2 At the sentencing hearing, appellant’s attorney recommended that, after a year at

the workhouse, appellant receive a dispositional departure and go to the Tubman Shelter

in the Breaking Free program for 18 months, where her four-year-old son could stay with

her and she would receive counseling. Because appellant had violated the plea agreement

for the July assault by committing the September assault, the district court was not bound

by the July plea agreement, and she was sentenced to 21 months, executed. On the

September assault, she was sentenced to a concurrent 110 months, executed. The district

court noted that appellant had “grown up essentially surrounded by violence and other

extreme difficulties and that those have had an impact” and said it would “take

[appellant’s] word that [she was] ready to try and change all that.” The district court also

told appellant:

[Y]ou came as close as you can basically to killing somebody without actually a view of that objective . . . . . . . The programming that has been identified to me by the defense is some of the best in the country, unquestionably, and could well be beneficial. But I . . . frankly would have a concern for others in programming while you’re going through it. Not to mention the fact that you would be back out and likely dealing with all of the difficulties that the environment that led to these offenses pose. . . . I think that this is a case where public safety simply requires a longer sentence than a downward [dispositional] departure would allow.
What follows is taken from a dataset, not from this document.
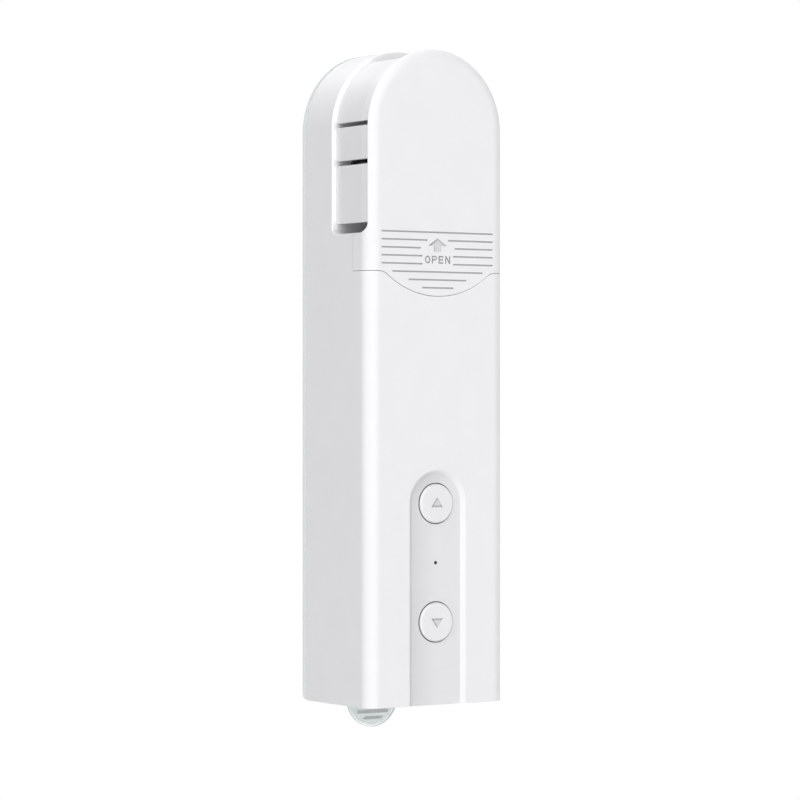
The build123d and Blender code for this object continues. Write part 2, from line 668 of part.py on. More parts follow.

Appellant’s attorney then requested a downward durational departure from 110 months to

36 months; the district court also denied this proposal.
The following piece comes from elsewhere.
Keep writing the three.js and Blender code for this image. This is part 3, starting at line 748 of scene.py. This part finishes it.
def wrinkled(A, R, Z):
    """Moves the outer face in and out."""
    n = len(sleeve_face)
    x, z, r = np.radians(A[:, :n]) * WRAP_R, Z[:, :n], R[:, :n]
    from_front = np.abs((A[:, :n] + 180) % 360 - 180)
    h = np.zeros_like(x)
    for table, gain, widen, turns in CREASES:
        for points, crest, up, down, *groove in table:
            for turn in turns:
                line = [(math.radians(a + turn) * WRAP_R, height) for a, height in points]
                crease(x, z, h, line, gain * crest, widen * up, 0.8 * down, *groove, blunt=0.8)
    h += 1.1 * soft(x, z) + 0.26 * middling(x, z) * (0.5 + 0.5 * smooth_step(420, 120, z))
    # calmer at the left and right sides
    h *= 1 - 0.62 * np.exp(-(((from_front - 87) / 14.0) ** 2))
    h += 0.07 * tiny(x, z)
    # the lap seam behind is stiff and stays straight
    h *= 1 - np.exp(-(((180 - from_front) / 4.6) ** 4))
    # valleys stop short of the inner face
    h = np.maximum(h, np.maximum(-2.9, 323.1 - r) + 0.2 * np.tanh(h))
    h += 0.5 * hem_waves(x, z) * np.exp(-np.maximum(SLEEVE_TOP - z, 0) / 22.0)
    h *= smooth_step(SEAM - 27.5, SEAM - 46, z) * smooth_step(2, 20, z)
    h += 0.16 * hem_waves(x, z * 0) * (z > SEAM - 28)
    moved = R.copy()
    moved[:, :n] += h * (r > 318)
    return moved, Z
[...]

Appellant now claims that the district court abused its discretion by declining to

depart from the guideline sentence.

3 DECISION

“This court will not generally review a district court’s exercise of its discretion to

sentence a defendant when the sentence imposed is within the presumptive guidelines

range.” State v. Delk, 781 N.W.2d 426, 428 (Minn. App. 2010), review denied (Minn.

20 July 2010). Review of the district court’s decision on whether to depart, based on

identified and proper grounds, is “extremely deferential.” Dillon v. State, 781 N.W.2d

588, 595-96 (Minn. App. 2010), review denied (Minn. 20 July 2010). Only in a “rare”

case will an appellate court reverse a sentencing court’s refusal to depart. State v.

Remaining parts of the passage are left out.